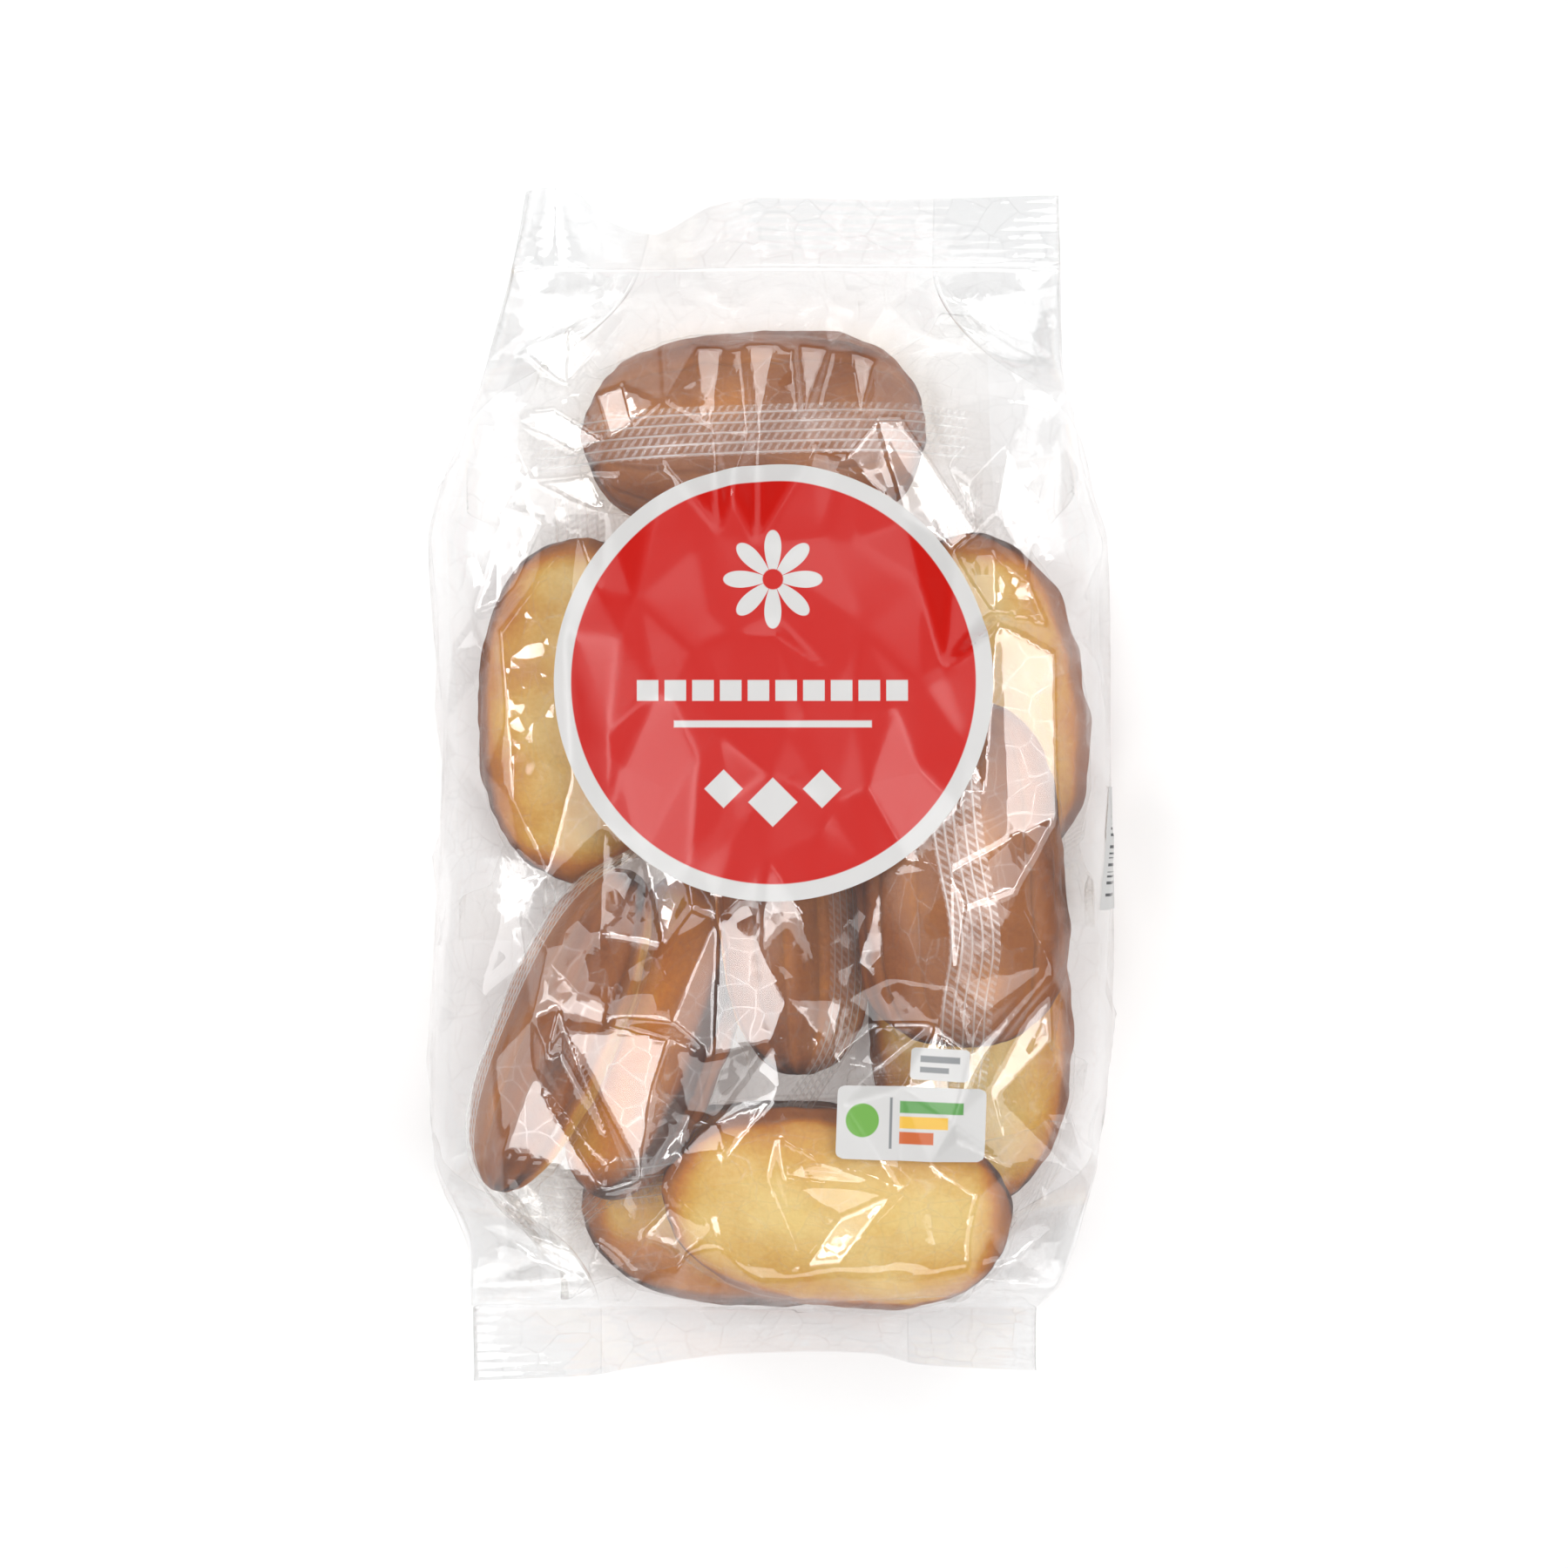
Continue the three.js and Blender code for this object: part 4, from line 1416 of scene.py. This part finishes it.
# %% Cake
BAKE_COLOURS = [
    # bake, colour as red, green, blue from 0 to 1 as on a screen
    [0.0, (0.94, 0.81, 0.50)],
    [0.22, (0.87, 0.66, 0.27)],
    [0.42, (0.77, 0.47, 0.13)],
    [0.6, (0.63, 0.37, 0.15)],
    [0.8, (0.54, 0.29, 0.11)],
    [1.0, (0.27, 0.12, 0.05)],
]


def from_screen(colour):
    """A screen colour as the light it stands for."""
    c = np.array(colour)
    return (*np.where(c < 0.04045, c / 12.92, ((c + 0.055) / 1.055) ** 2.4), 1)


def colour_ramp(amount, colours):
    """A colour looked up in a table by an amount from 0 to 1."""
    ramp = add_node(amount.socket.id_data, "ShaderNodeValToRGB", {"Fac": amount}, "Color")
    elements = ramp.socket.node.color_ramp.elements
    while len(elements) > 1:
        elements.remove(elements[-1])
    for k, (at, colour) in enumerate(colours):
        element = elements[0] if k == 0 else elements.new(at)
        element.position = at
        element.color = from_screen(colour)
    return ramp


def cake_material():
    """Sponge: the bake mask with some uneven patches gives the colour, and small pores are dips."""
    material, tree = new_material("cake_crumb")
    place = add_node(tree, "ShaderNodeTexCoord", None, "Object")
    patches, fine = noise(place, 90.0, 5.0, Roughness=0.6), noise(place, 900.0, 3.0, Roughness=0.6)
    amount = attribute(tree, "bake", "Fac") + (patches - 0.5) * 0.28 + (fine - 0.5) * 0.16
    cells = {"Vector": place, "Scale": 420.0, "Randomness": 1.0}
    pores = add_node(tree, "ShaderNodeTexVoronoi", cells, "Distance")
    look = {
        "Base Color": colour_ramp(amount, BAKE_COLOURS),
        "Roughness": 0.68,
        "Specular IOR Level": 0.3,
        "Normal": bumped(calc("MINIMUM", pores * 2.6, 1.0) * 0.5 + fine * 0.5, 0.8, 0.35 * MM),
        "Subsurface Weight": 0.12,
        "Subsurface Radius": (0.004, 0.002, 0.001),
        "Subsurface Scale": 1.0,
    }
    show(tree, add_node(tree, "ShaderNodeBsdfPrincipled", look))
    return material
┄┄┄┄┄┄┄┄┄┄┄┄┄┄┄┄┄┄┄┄
#### SHORT TASK:
Reproduce the data in full, exactly as presented.

#### COMPLETE RESPONSE:
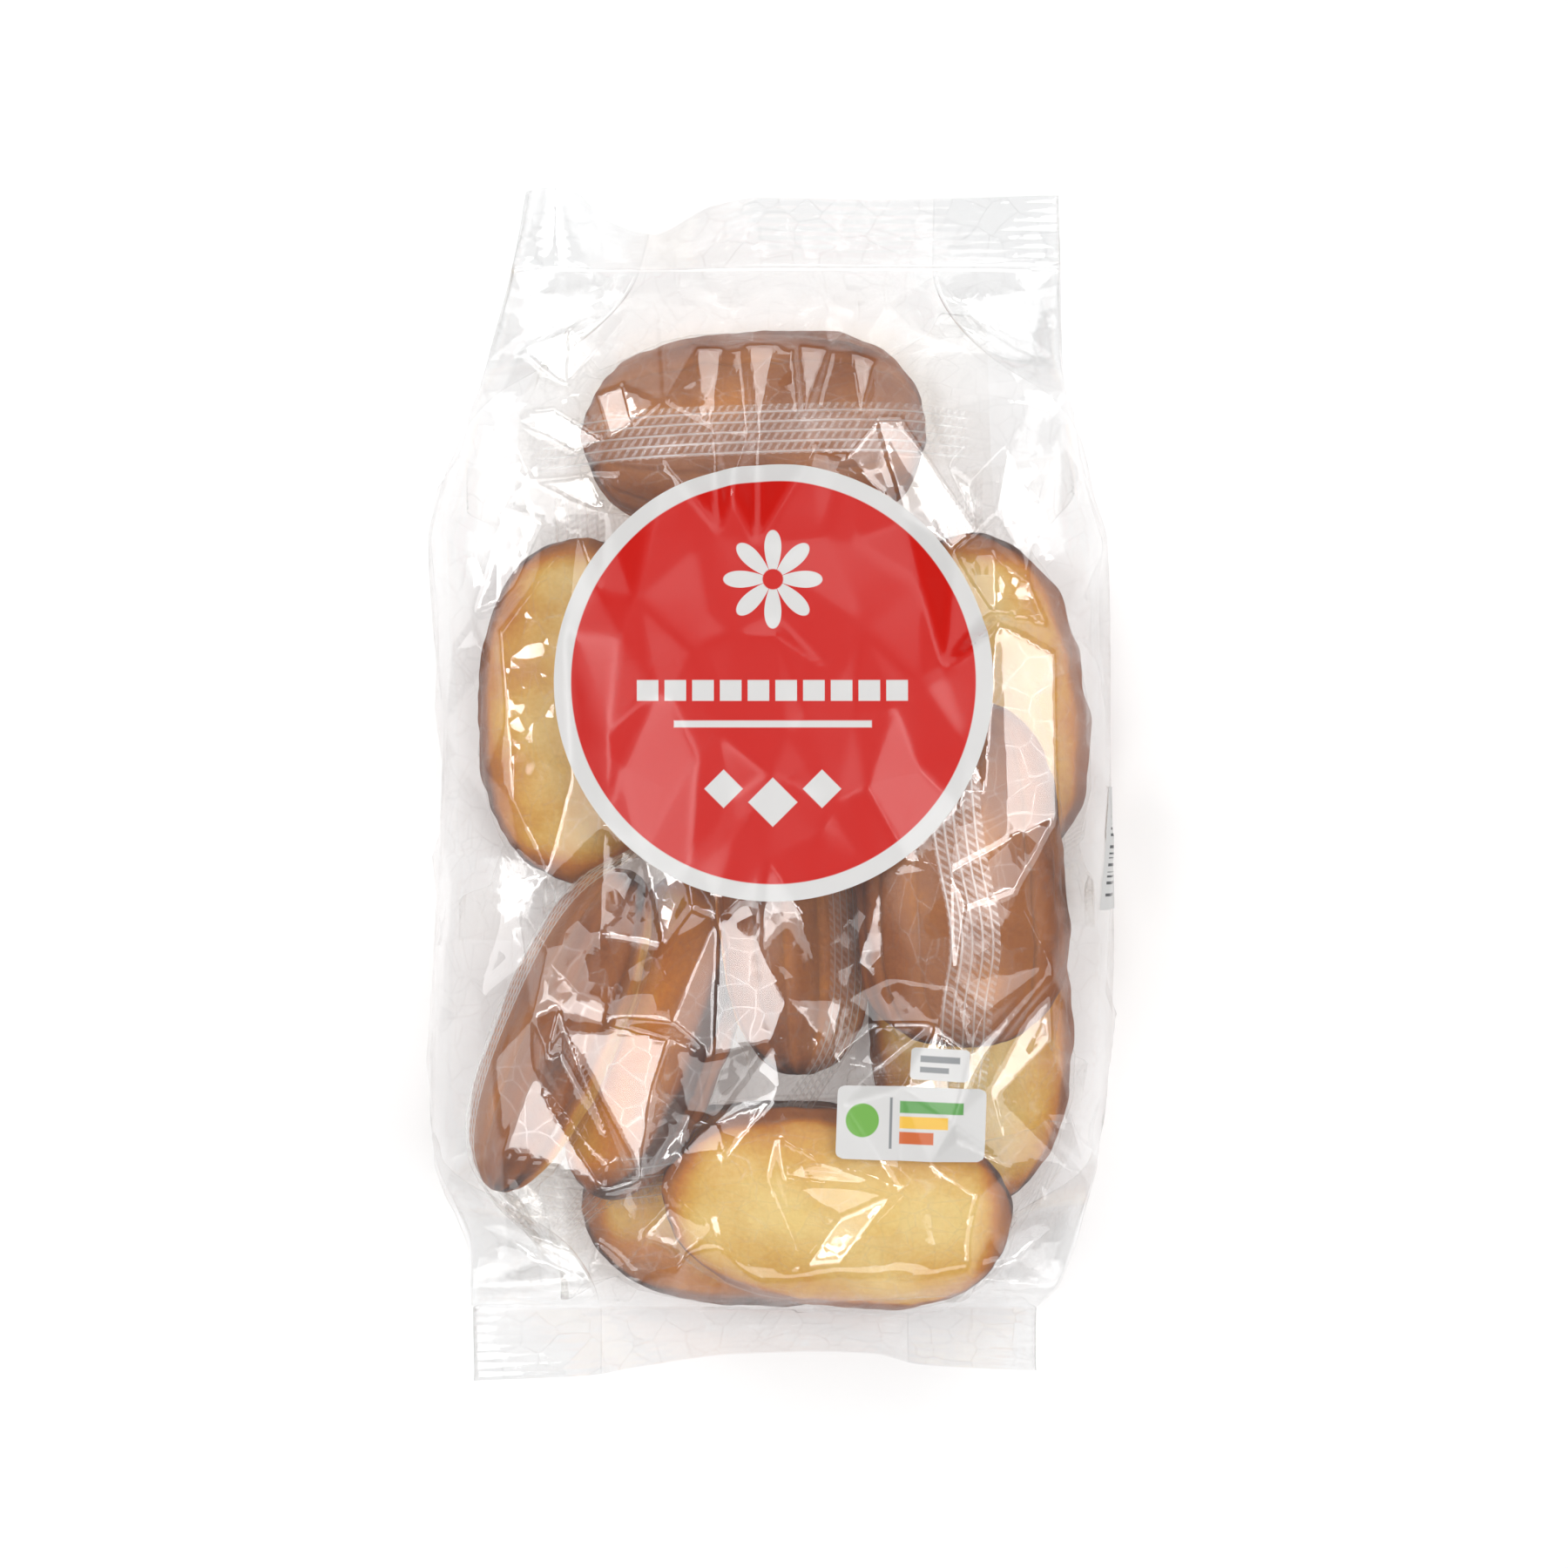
Continue the three.js and Blender code for this object: part 4, from line 1416 of scene.py. This part finishes it.
# %% Cake
BAKE_COLOURS = [
    # bake, colour as red, green, blue from 0 to 1 as on a screen
    [0.0, (0.94, 0.81, 0.50)],
    [0.22, (0.87, 0.66, 0.27)],
    [0.42, (0.77, 0.47, 0.13)],
    [0.6, (0.63, 0.37, 0.15)],
    [0.8, (0.54, 0.29, 0.11)],
    [1.0, (0.27, 0.12, 0.05)],
]


def from_screen(colour):
    """A screen colour as the light it stands for."""
    c = np.array(colour)
    return (*np.where(c < 0.04045, c / 12.92, ((c + 0.055) / 1.055) ** 2.4), 1)


def colour_ramp(amount, colours):
    """A colour looked up in a table by an amount from 0 to 1."""
    ramp = add_node(amount.socket.id_data, "ShaderNodeValToRGB", {"Fac": amount}, "Color")
    elements = ramp.socket.node.color_ramp.elements
    while len(elements) > 1:
        elements.remove(elements[-1])
    for k, (at, colour) in enumerate(colours):
        element = elements[0] if k == 0 else elements.new(at)
        element.position = at
        element.color = from_screen(colour)
    return ramp


def cake_material():
    """Sponge: the bake mask with some uneven patches gives the colour, and small pores are dips."""
    material, tree = new_material("cake_crumb")
    place = add_node(tree, "ShaderNodeTexCoord", None, "Object")
    patches, fine = noise(place, 90.0, 5.0, Roughness=0.6), noise(place, 900.0, 3.0, Roughness=0.6)
    amount = attribute(tree, "bake", "Fac") + (patches - 0.5) * 0.28 + (fine - 0.5) * 0.16
    cells = {"Vector": place, "Scale": 420.0, "Randomness": 1.0}
    pores = add_node(tree, "ShaderNodeTexVoronoi", cells, "Distance")
    look = {
        "Base Color": colour_ramp(amount, BAKE_COLOURS),
        "Roughness": 0.68,
        "Specular IOR Level": 0.3,
        "Normal": bumped(calc("MINIMUM", pores * 2.6, 1.0) * 0.5 + fine * 0.5, 0.8, 0.35 * MM),
        "Subsurface Weight": 0.12,
        "Subsurface Radius": (0.004, 0.002, 0.001),
        "Subsurface Scale": 1.0,
    }
    show(tree, add_node(tree, "ShaderNodeBsdfPrincipled", look))
    return material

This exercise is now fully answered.